A trace amount of molybdenum (VI) can be determined by using its catalytic effect on the oxidation of iodide to iodine by hydrogen peroxide in acidic medium. Addition of ascorbic acid added to the reaction mixture produces the Landolt effect; i.e. the iodine produced by the indicator reaction is reduced immediately by the ascorbic add. Hence the concentration of iodide begins to decrease once all the ascorbic acid has been consumed. The induction period is measured by monitoring the concentration of iodide ion with an iodide ion-selective electrode [1].

A new method for the determination of molybdenum and tungsten is described based on their catalysis of the hydrogen peroxide-iodide reaction as monitored with an iodide ion-selective electrode. This method yields better results than methods previously used. In the present work only 0.004 μg/ml of molybdenum and tungsten is determinable [2].

Another in study, a highly selective and sensitive monohydrogen phosphate membrane sensor based on a molybdenum bis(2-hydroxyanil) acetylacetonate complex (MAA) is reported. The sensor shows a linear dynamic range between 1.0 × 10−1 and 1.0 × 10−7 M [3].

New pH and sodium ion-sensitive metal-oxide-type sensors have been developed and tested with a direct solid state contact method. Performance was demonstrated at ambient temperature with single crystals of several molybdenum bronzes (i.e. Na0.9Mo6O17, Li0.9Mo6O17, Li0.33MoO3 and K0.3MoO3). The pH sensors with Na-molybdenum-oxide bronzes show near ideal Nernstian behavior in the pH range 3 - 9 [4].

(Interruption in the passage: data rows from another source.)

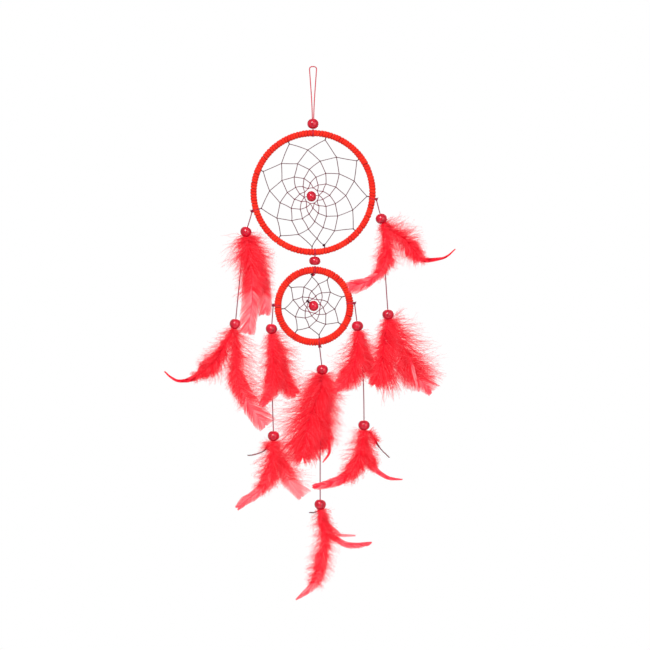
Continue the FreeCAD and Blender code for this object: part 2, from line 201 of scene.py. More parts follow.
def add_tube(soup, line, radius, sides=8, closed=False, first=(0.3, 1.0, 0.2), plies=0, lay=2.4, value=0.0):
    """A round tube along a line, with value as its shade; with plies it is a twisted thread."""
    line = np.asarray(line, float)
    if closed:
        heading = unit(np.roll(line, -1, axis=0) - np.roll(line, 1, axis=0))
        side = unit(np.cross(heading, np.asarray(first, float)))
    else:
        heading, side = side_vectors(line, first)
    other = np.cross(heading, side)
    angle = np.linspace(0, 2 * math.pi, sides, endpoint=False)
    radius = np.broadcast_to(np.asarray(radius, float), (len(line),))[:, None]
    if plies:
        along = np.concatenate([[0], np.cumsum(np.linalg.norm(np.diff(line, axis=0), axis=1))])[:, None]
        twist = angle[None, :] - 2 * math.pi * along / lay
        radius = radius * (PLY_VALLEY + PLY_RISE * np.abs(np.cos(plies / 2 * twist)))
    else:
        radius = np.repeat(radius, sides, axis=1)
    points = (
        line[:, None, :]
        + side[:, None, :] * (radius * np.cos(angle))[..., None]
        + other[:, None, :] * (radius * np.sin(angle))[..., None]
    )
    faces = [ring_faces(len(line), sides, closed)]
    if not closed:
        last = (len(line) - 1) * sides
        faces.append([[0, k + 1, k] for k in range(1, sides - 1)])
        faces.append([[last, last + k, last + k + 1] for k in range(1, sides - 1)])
    soup.add(points, *faces, value=value)


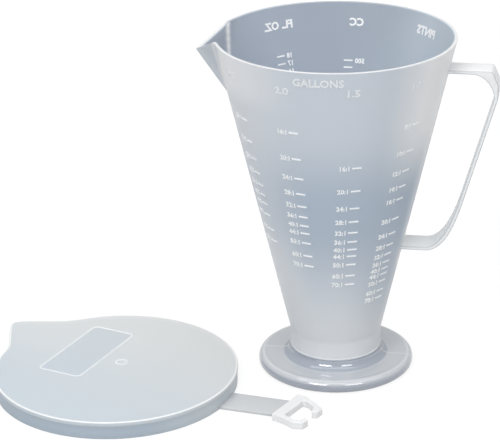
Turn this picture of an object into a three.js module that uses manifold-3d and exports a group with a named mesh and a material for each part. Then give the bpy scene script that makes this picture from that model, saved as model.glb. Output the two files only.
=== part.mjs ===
// Conical measuring cup with its lid lying beside it, in millimetres, +Z up.
// The cup is one moulding: foot, collar, cone, pinched spout, strap handle and raised scale marks.
// The lid is another: teardrop plate, skirt, flat tether strap and the clip that snaps on the handle.
import * as THREE from 'three';
import { mergeVertices } from 'three/addons/utils/BufferGeometryUtils.js';
import Module from 'manifold-3d';

const wasm = await Module();
wasm.setup();

// Cone, measured on its outside
const cupHeight = 169.5;
const rimRadius = 57.6;
const coneBaseHeight = 21.1;
const coneBaseRadius = 22.7;
const wall = 1.8;

// Foot and collar
const footRadius = 38.3;
const footHeight = 5.9;
const footEdgeRound = 2.8;
const footRingWidth = 2.4;
const coveOuterRadius = 26.8;
const collarBottomHeight = 10.3;
const collarBottomRadius = 22.5;
const collarNarrowing = 0.6;
const collarLip = 0.4;
const floorTopHeight = 8.8;
const floorRound = 1.2;
const hollowRound = 1.0;

// Spout: two flat sides that meet in a keel and dip below the rim
const spoutHalfAngle = 41.5;
const keelRadiusAtRim = 74.3;
const keelSlope = 0.71;
const spoutDip = 9.0;
const spoutBlend = 2.4;
const spoutReachAngle = 80;
const spoutRows = 8;

// Handle: a flat strap, a little wider at its lower end
const strapThickness = 1.8;
const handleTopWidth = 12.8;
const handleBottomWidth = 15.0;
const handleTopDrop = 13.2;
const handleBottomHeight = 64.9;
const handleCornerReach = 74.9;
const handleReach = 77.4;
const handleKneeDrop = 6.8;
const gripTopDrop = 13.5;
const gripBottomHeight = 92.0;
const gripLean = 16.3;
const handleCornerCut = 0.8;
const handleRootSink = 3.4;
const handleWebRadius = 10.5;
const lowerBendStart = 44.0;
const lowerBendPull = 9.0;
const lowerBendDrop = 16.0;
const quarterPull = 0.55;

// Raised scale marks, placed by the volume that the cup holds below them
const markLength = 4.6;
const markWidth = 0.75;
const markProud = 0.4;
const markSink = 0.9;
const fluidOunce = 29573.5;
const millilitre = 1000;
const mixColumnSpacing = 35;
const backColumnSpacing = 40;
const fullestMixMark = 16.2;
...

A new polymeric membrane electrode (PME) and a coated platinum disk electrode (CPtE) based on Schiff base complex of Mo(VI) as a suitable carrier for I ion were described [5].

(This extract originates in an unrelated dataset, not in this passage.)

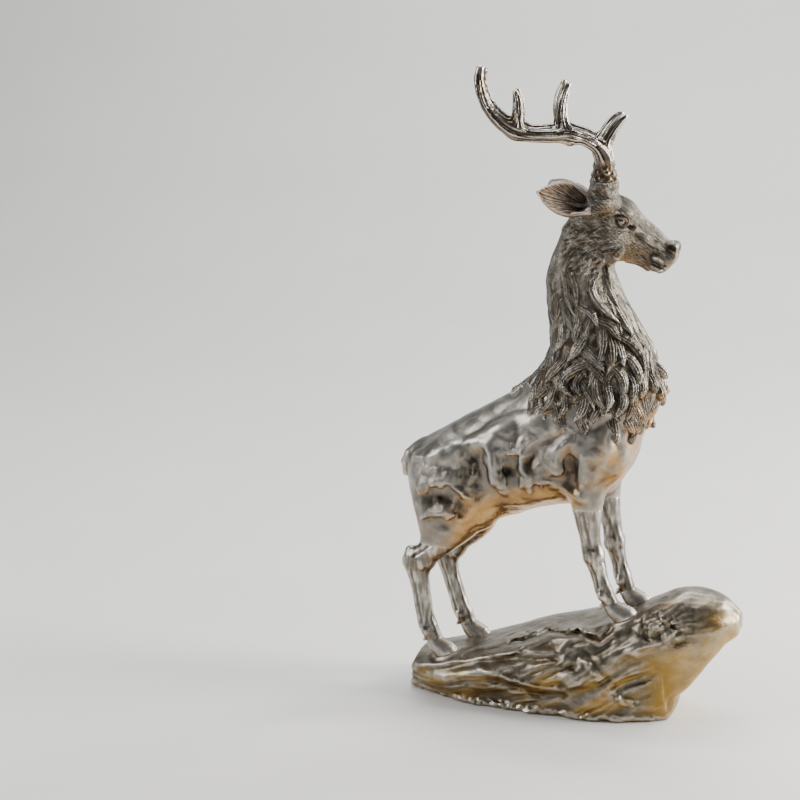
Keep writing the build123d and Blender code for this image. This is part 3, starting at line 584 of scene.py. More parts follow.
def body_mass(F):
    F.put(torso_fn, (-156, -42, 145), (81, 42, 335), 0)
    F.put(neck_fn, (-42, -42, 262), (95, 42, 466), 16)
    for s in (-1, 1):
        # shoulder blade, point of shoulder, rib swell, hip, haunch, fold of the flank
        F.ball((12, s * 23, 268), (25, 16, 44), 12, rot_y(12))
        F.ball((50, s * 20, 252), (16, 13, 26), 12, rot_y(-14))
        F.ball((-38, s * 21, 238), (44, 17, 38), 14, rot_y(20))
        F.ball((-112, s * 20, 232), (30, 15, 22), 12, rot_y(32))
        F.ball((-103, s * 19, 198), (36, 19, 46), 12, rot_y(-6))
        F.ball((-76, s * 17, 190), (17, 13, 21), 10)
    # tail
    F.tube([(-140, 0, 238, 9), (-153, 0, 230, 7), (-158.5, 0, 222, 5), (-158, 0, 211, 3.5)], 6)
    for leg, rows in LEGS.items():
        y = LEG_Y[leg]
        top = rows[0][0]
        F.put(leg_fn(rows, y), (min(r[1] - r[2] for r in rows), y - 20, rows[-1][0]), (max(r[1] + r[2] for r in rows), y + 20, top), 7)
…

Three-dimensional (3D) molybdenum sulfidenan of lowers have been synthesized via a novel hydrothermal method and applied as ion-to-electron transducer for solid-contact ion-selective electrodes [6].

A new selenite ion selective electrode using solid salts of Ag2Se and Cu2S has been developed. Detailed information is provided concerning the composition, working pH and conditioning of the electrode. The change of potential with concentration is found to be linear in the range of 10−5 - 10−2 M; the slope of the linear portion is 28 mV/10-fold change in selenite concentration [7].

A solid-state ion selective electrode, which is sensitive to hydroxide ion concentration has been prepared. This electrode with a 10% Cu2S and 90% Ag2Se composition exhibited an analytically useful potential change from 10−6 to 10−1 M hydroxide ion, pH 8 - 13. The slope of linear portion is about 58 mV per decade change in hydroxide concentration [8].

A new solid state fluoride ion selective electrode composed of 70% Ag2S, 10% Cu2S and 20% CaF2 has been developed. An analytically useful potential change occurred, from 1 × 10−6 to 1 × 10−1 M fluoride ion. The slope of the linear portion (1 × 10−1 - 1 × 10−5 M) was about 26 ± 2 mV/10-fold concentration changes in fluoride [9].

A new borate ion selective electrode using solid salts of Ag3BO3, Ag2S and Cu2S has been developed. Detailed information is provided concerning the composition, working pH and conditioning of the electrode. An analytically useful potential change occurred from 1 × 10−6 to 1 × 10−1 M borate ion. The slope of the linear portion was 31 ± 2 mV/10-fold changes in borate concentration [10].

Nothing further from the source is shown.